Exercise description:
Answer with one number: how many lines have "body".

Data excerpt:
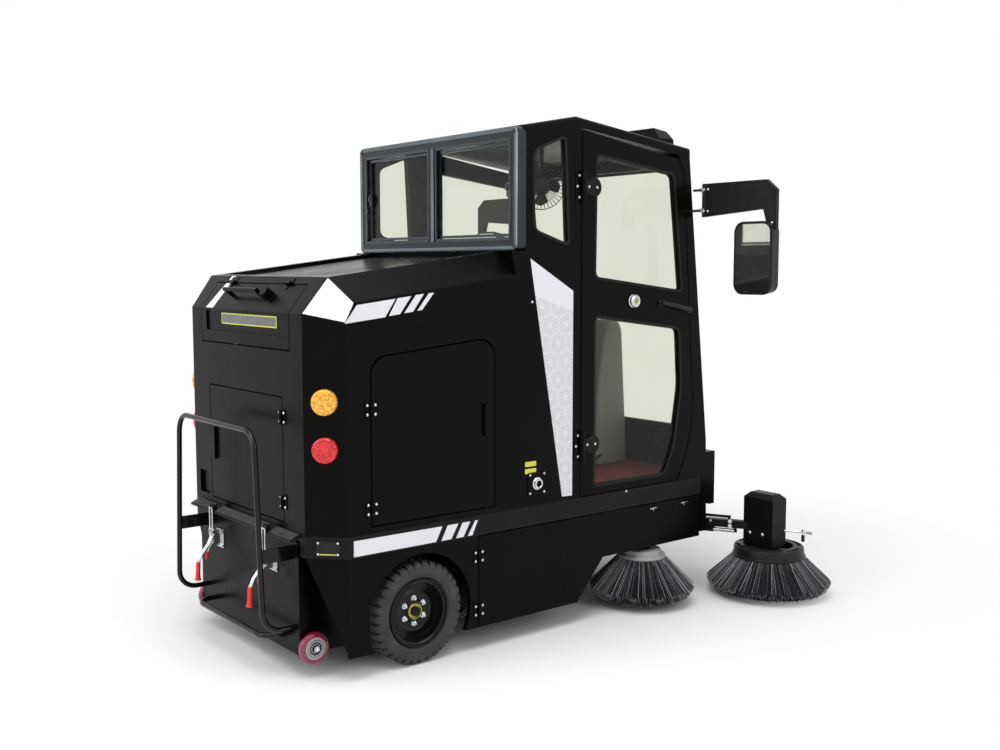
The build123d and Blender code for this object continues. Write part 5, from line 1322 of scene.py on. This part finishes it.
def rim_shape(bm, centre, radius, width, hub, outward):
    """A deep dished rim: flange, barrel, disc and hub."""
    half = width / 2
    profile = (
        (radius - 0.004, half), (radius - 0.001, half - 0.004), (radius - 0.001, -half),
        (radius - 0.012, -half),
        (radius - 0.014, -half * 0.2), (radius - 0.04, -half * 0.05), (radius - 0.062, half * 0.12),
        (radius - 0.075, half * 0.02), (hub + 0.022, -half * 0.02), (hub + 0.02, half * 0.1),
        (hub, half * 0.1), (hub, half * 0.22), (hub + 0.022, half * 0.22), (hub + 0.028, half * 0.14),
        (radius - 0.076, half * 0.16), (radius - 0.06, half * 0.26), (radius - 0.044, half * 0.14),
        (radius - 0.026, half * 0.14), (radius - 0.018, half * 0.5), (radius - 0.02, half * 0.78),
        (radius - 0.012, half * 0.86), (radius - 0.01, half),
    )
    turned(bm, centre, (0, outward, 0), UP, profile, 72)


class SWEEPER_OT_wheels(bpy.types.Operator):
    """Tyres, rims, wheel nuts and hub rings."""

    bl_idname = "sweeper.wheels"
    bl_label = "Wheels"

    def execute(self, context):
        for side, word in SIDES:
            centre = box_centre("rear_tyre_" + word)
            body = "rear_wheel_" + word
            bm = bmesh.new()
            tyre_shape(bm, centre, REAR_TYRE_R, box_width("rear_tyre_" + word), REAR_BEAD_R)
            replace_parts(hand_over("tyre_" + word, bm, "tyre", body), "rear_tyre_" + word)
            bm = bmesh.new()
            rim_shape(bm, centre, RIM_R, RIM_WIDE, HUB_R, side)
            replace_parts(hand_over("rim_" + word, bm, "rim", body), "rear_rim_" + word)
            face = centre + Vector((0, side * 0.056 * 0.16, 0))
            nut = face + Vector((0, 0, NUT_CIRCLE))
            bm = bmesh.new()
            hex_bolt(bm, nut, (0, side, 0), 0.0088)
            bar(bm, nut + Vector((0, side * 0.01, 0)), nut + Vector((0, side * 0.017, 0)), 0.0045, 10)
            repeat_round(bm, centre, (0, 1, 0), WHEEL_NUTS)
            hand_over("wheel_nuts_" + word, bm, "steel", body)
            bm = bmesh.new()
            turned(bm, face, (0, side, 0), UP, HUB_RING, 48)
            hand_over("hub_ring_" + word, bm, "brass", body)
        bm = bmesh.new()
        tyre_shape(bm, box_centre("front_tyre"), FRONT_TYRE_R, box_width("front_tyre"), FRONT_BEAD_R)
        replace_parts(hand_over("tyre_front", bm, "tyre", "front_wheel"), "front_tyre")
        return {"FINISHED"}


# Mirrors

MIRROR_ARM = ((-0.664, 1.841), (-1.014, 1.866), (-1.045, 1.772), (-1.084, 1.772), (-1.084, 1.95),
              (-1.029, 1.995), (-0.664, 1.995))
ARM_BACK, ARM_FRONT = 0.7862, 0.8058
BORDER_THICK, BORDER_WIDE = 0.0026, 0.0085
ARM_PINS_X, ARM_PINS_Z = 0.771, (1.87, 1.966)
PIN_START, PIN_END = -0.6155, -0.668
ARM_SCREWS = ((-0.69, 1.866), (-0.69, 1.968), (-1.065, 1.8))


class SWEEPER_OT_mirrors(bpy.types.Operator):
    """Raised borders, bolts and pins of the mirror arms."""

    bl_idname = "sweeper.mirrors"
    bl_label = "Mirrors"

    def execute(self, context):
        bm = bmesh.new()
        for x, way in ((ARM_BACK, -1), (ARM_FRONT, 1)):
            slab(bm, across(x, MIRROR_ARM), (way * BORDER_THICK, 0, 0), rim=BORDER_WIDE)
        other_side(bm)
        hand_over("mirror_arm_borders", bm, "plastic", "chassis")
        bm = bmesh.new()
        for z in ARM_PINS_Z:
            bar(bm, (ARM_PINS_X, PIN_START, z), (ARM_PINS_X, PIN_END, z), 0.0074, 14)
            hex_bolt(bm, (ARM_PINS_X, PIN_END, z), OUT, 0.009)
        for y, z in ARM_SCREWS:
            screw_head(bm, (ARM_BACK, y, z), BACK, 0.0062)
        other_side(bm)
        hand_over("mirror_arm_bolts", bm, "steel", "chassis")
        return {"FINISHED"}


# Seat

SWELL = 0.016
SWELL_CAP = 0.013
SWELL_STEPS = 15
SEAM_DEPTH, SEAM_WIDTH = 0.0065, 0.0048
PAD_SEAMS_Y = (-0.115, 0.115)
# Name, node, length, width, thickness, crown, place and the seams across it
PADS = (
    ("seat_pad", "seat_cushion", 0.49, 0.48, 0.096, 0.004,
     Matrix.Translation((0.165, 0, 0.989)), (-0.15,)),
    ("back_pad", "seat_back", 0.4, 0.48, 0.088, 0.005,
     Matrix.Translation((-0.081, 0, 1.239)) @ Matrix.Rotation(radians(76.0), 4, "Y"), (0.1, -0.06)),
)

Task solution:
5